Repeat the entire listing exactly.

[Begin Supplied information]

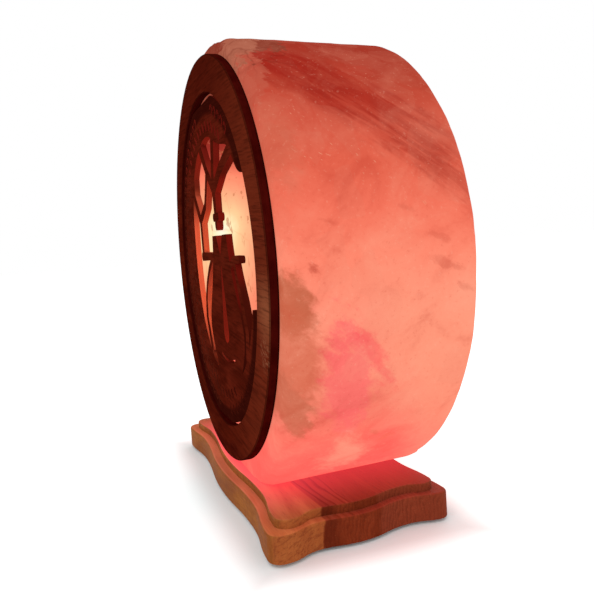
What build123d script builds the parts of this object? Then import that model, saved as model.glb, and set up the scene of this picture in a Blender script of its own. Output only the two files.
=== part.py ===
"""Salt crystal lamp: a hollowed drum of rock salt standing on a shaped wooden base.

A wooden ring and a fretwork panel close the cavity at the front, and a small lamp in a
holder comes up into the cavity from below. X runs to the right as seen from the front,
Y from the front to the back, Z up. The origin is at the bottom centre of the whole lamp.
All lengths are in millimetres.
"""

import os
from math import atan2, cos, degrees, radians, sin, sqrt

from build123d import *

os.makedirs("parts", exist_ok=True)

# ---------------------------------------------------------------- driving dimensions

# salt drum
drum_front_radius = 110.0
drum_back_radius = 108.4
drum_thickness = 82.0
drum_edge_round = 6.6
drum_axis_height = 98.9  # above the top of the wooden base
cavity_radius = 72.0
cavity_depth = 54.0
cavity_round = 7.0
holder_bore_radius = 21.0

# front ring and its glue
ring_outer_radius = 99.0
ring_width = 17.0
ring_thickness = 4.0
ring_edge = 0.5
ring_base_gap = 3.2  # between the ring and the top of the wooden base
ring_glue_thickness = 0.4
ring_glue_margin = 2.5

# fretwork panel and its glue
panel_gap = 1.2  # between the panel's rim and the ring
panel_thickness = 3.0
panel_rim = 3.0
panel_top_flat = 77.9  # the rim is cut straight this far above the ring's centre
panel_bottom_flat = 79.4  # and this far below it
panel_glue_thickness = 0.3
glue_dab_radius = 2.2
glue_dab_margin = 0.5
glue_dab_count = 8

# wooden base
base_front_half = 90.9  # centre to the tip of a front ear
base_rear_half = 83.8
base_depth = 85.4
base_front_stand = 4.6  # front ears stand this far in front of the ring
base_ear_round = 5.6
base_front_wave = 2.9
base_front_crest = 52.7  # middle of the board to the front wave's deepest point
base_rear_wave = 2.3
base_rear_crest = 48.6
base_side_wave = 5.0
base_side_waist = 23.5  # front ears to the waist behind them
base_side_bulge = 1.3
base_side_bulge_place = 39.0  # front ears to the bulge behind the waist
base_rear_flare = 2.2
base_rear_waist = 18.4  # rear ears to the waist in front of them
base_lower_height = 11.7
base_upper_height = 3.8
base_step = 4.6
base_lower_round = 1.2
base_upper_round = 0.8
base_bore_radius = 20.0
pocket_radius = 28.0
pocket_depth = 8.0
cord_groove_width = 9.0

# pads under the base
pad_radius = 7.0
pad_height = 1.5
pad_half_span = 70.0
pad_half_depth = 28.0

# wood screws, washers and plugs
screw_half_span = 34.0
screw_half_depth = 24.0
screw_radius = 2.0
screw_length = 30.0
screw_point = 4.0
screw_point_taper = 20.0  # degrees
screw_head_radius = 4.0
screw_head_height = 2.6
screw_recess_radius = 6.0
screw_recess_depth = 6.0
screw_clearance = 0.3
washer_radius = 5.5
washer_thickness = 1.0
plug_radius = 3.9
plug_length = 22.0
plug_clearance = 0.1

# lamp holder
flange_radius = 26.0
flange_thickness = 2.5
cap_radius = 14.0
cap_wall = 2.5
cap_height = 15.0
wire_hole_radius = 4.0
shell_radius = 13.5
shell_wall = 1.5
shell_height = 28.0
shell_lip = 2.0
shell_mouth_radius = 9.5
insert_clearance = 0.2
insert_height = 6.0
brass_thickness = 0.6
socket_radius = 7.0
socket_height = 17.0
socket_floor_hole = 3.5
contact_radius = 2.5
contact_step_radius = 1.6
contact_height = 2.3
terminal_radius = 1.5
terminal_head_radius = 2.4
terminal_head_height = 2.2
terminal_length = 4.0
terminal_half_span = 7.0
terminal_clearance = 0.1

# spring clip around the holder
clip_thickness = 0.8
clip_width = 8.0
clip_band_height = 6.0
clip_band_clearance = 0.2
clip_arm_height = 26.0
clip_wall_gap = 0.3

# cord inlet in the base's groove
grommet_length = 9.0
grommet_flange = 1.5
grommet_lip = 1.0
grommet_corner = 2.0
grommet_bore_radius = 3.2
grommet_clearance = 0.2

# lamp
bulb_seat_gap = 0.3
bulb_tip_radius = 2.0
bulb_tip_height = 1.4
bulb_insulator_height = 2.0
bulb_insulator_radius = 6.0
bulb_cap_radius = 6.6
bulb_cap_wall = 0.4
bulb_cap_floor = 0.5
bulb_cap_floor_hole = 4.5
bulb_cap_height = 13.0
bulb_neck_clearance = 0.3
bulb_neck_engagement = 7.0
bulb_glass_wall = 0.7
bulb_radius = 13.0
bulb_flare_height = 13.0
bulb_straight_height = 16.0
stem_radius = 2.4
stem_height = 20.0
stem_foot_thickness = 1.0
stem_foot_clearance = 0.1
filament_radius = 0.35
filament_foot_half = 1.6
filament_half_span = 6.5
filament_rise = 12.0
filament_crown = 3.0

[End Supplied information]

- [Correct answer]:
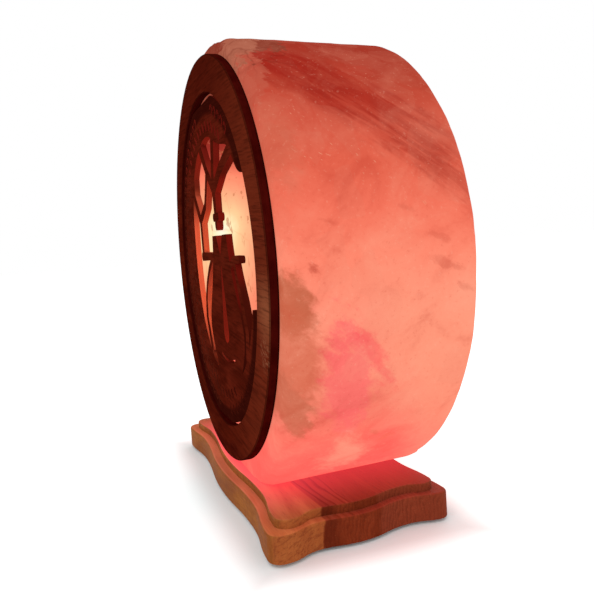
What build123d script builds the parts of this object? Then import that model, saved as model.glb, and set up the scene of this picture in a Blender script of its own. Output only the two files.
=== part.py ===
"""Salt crystal lamp: a hollowed drum of rock salt standing on a shaped wooden base.

A wooden ring and a fretwork panel close the cavity at the front, and a small lamp in a
holder comes up into the cavity from below. X runs to the right as seen from the front,
Y from the front to the back, Z up. The origin is at the bottom centre of the whole lamp.
All lengths are in millimetres.
"""

import os
from math import atan2, cos, degrees, radians, sin, sqrt

from build123d import *

os.makedirs("parts", exist_ok=True)

# ---------------------------------------------------------------- driving dimensions

# salt drum
drum_front_radius = 110.0
drum_back_radius = 108.4
drum_thickness = 82.0
drum_edge_round = 6.6
drum_axis_height = 98.9  # above the top of the wooden base
cavity_radius = 72.0
cavity_depth = 54.0
cavity_round = 7.0
holder_bore_radius = 21.0

# front ring and its glue
ring_outer_radius = 99.0
ring_width = 17.0
ring_thickness = 4.0
ring_edge = 0.5
ring_base_gap = 3.2  # between the ring and the top of the wooden base
ring_glue_thickness = 0.4
ring_glue_margin = 2.5

# fretwork panel and its glue
panel_gap = 1.2  # between the panel's rim and the ring
panel_thickness = 3.0
panel_rim = 3.0
panel_top_flat = 77.9  # the rim is cut straight this far above the ring's centre
panel_bottom_flat = 79.4  # and this far below it
panel_glue_thickness = 0.3
glue_dab_radius = 2.2
glue_dab_margin = 0.5
glue_dab_count = 8

# wooden base
base_front_half = 90.9  # centre to the tip of a front ear
base_rear_half = 83.8
base_depth = 85.4
base_front_stand = 4.6  # front ears stand this far in front of the ring
base_ear_round = 5.6
base_front_wave = 2.9
base_front_crest = 52.7  # middle of the board to the front wave's deepest point
base_rear_wave = 2.3
base_rear_crest = 48.6
base_side_wave = 5.0
base_side_waist = 23.5  # front ears to the waist behind them
base_side_bulge = 1.3
base_side_bulge_place = 39.0  # front ears to the bulge behind the waist
base_rear_flare = 2.2
base_rear_waist = 18.4  # rear ears to the waist in front of them
base_lower_height = 11.7
base_upper_height = 3.8
base_step = 4.6
base_lower_round = 1.2
base_upper_round = 0.8
base_bore_radius = 20.0
pocket_radius = 28.0
pocket_depth = 8.0
cord_groove_width = 9.0

# pads under the base
pad_radius = 7.0
pad_height = 1.5
pad_half_span = 70.0
pad_half_depth = 28.0

# wood screws, washers and plugs
screw_half_span = 34.0
screw_half_depth = 24.0
screw_radius = 2.0
screw_length = 30.0
screw_point = 4.0
screw_point_taper = 20.0  # degrees
screw_head_radius = 4.0
screw_head_height = 2.6
screw_recess_radius = 6.0
screw_recess_depth = 6.0
screw_clearance = 0.3
washer_radius = 5.5
washer_thickness = 1.0
plug_radius = 3.9
plug_length = 22.0
plug_clearance = 0.1

# lamp holder
flange_radius = 26.0
flange_thickness = 2.5
cap_radius = 14.0
cap_wall = 2.5
cap_height = 15.0
wire_hole_radius = 4.0
shell_radius = 13.5
shell_wall = 1.5
shell_height = 28.0
shell_lip = 2.0
shell_mouth_radius = 9.5
insert_clearance = 0.2
insert_height = 6.0
brass_thickness = 0.6
socket_radius = 7.0
socket_height = 17.0
socket_floor_hole = 3.5
contact_radius = 2.5
contact_step_radius = 1.6
contact_height = 2.3
terminal_radius = 1.5
terminal_head_radius = 2.4
terminal_head_height = 2.2
terminal_length = 4.0
terminal_half_span = 7.0
terminal_clearance = 0.1

# spring clip around the holder
clip_thickness = 0.8
clip_width = 8.0
clip_band_height = 6.0
clip_band_clearance = 0.2
clip_arm_height = 26.0
clip_wall_gap = 0.3

# cord inlet in the base's groove
grommet_length = 9.0
grommet_flange = 1.5
grommet_lip = 1.0
grommet_corner = 2.0
grommet_bore_radius = 3.2
grommet_clearance = 0.2

# lamp
bulb_seat_gap = 0.3
bulb_tip_radius = 2.0
bulb_tip_height = 1.4
bulb_insulator_height = 2.0
bulb_insulator_radius = 6.0
bulb_cap_radius = 6.6
bulb_cap_wall = 0.4
bulb_cap_floor = 0.5
bulb_cap_floor_hole = 4.5
bulb_cap_height = 13.0
bulb_neck_clearance = 0.3
bulb_neck_engagement = 7.0
bulb_glass_wall = 0.7
bulb_radius = 13.0
bulb_flare_height = 13.0
bulb_straight_height = 16.0
stem_radius = 2.4
stem_height = 20.0
stem_foot_thickness = 1.0
stem_foot_clearance = 0.1
filament_radius = 0.35
filament_foot_half = 1.6
filament_half_span = 6.5
filament_rise = 12.0
filament_crown = 3.0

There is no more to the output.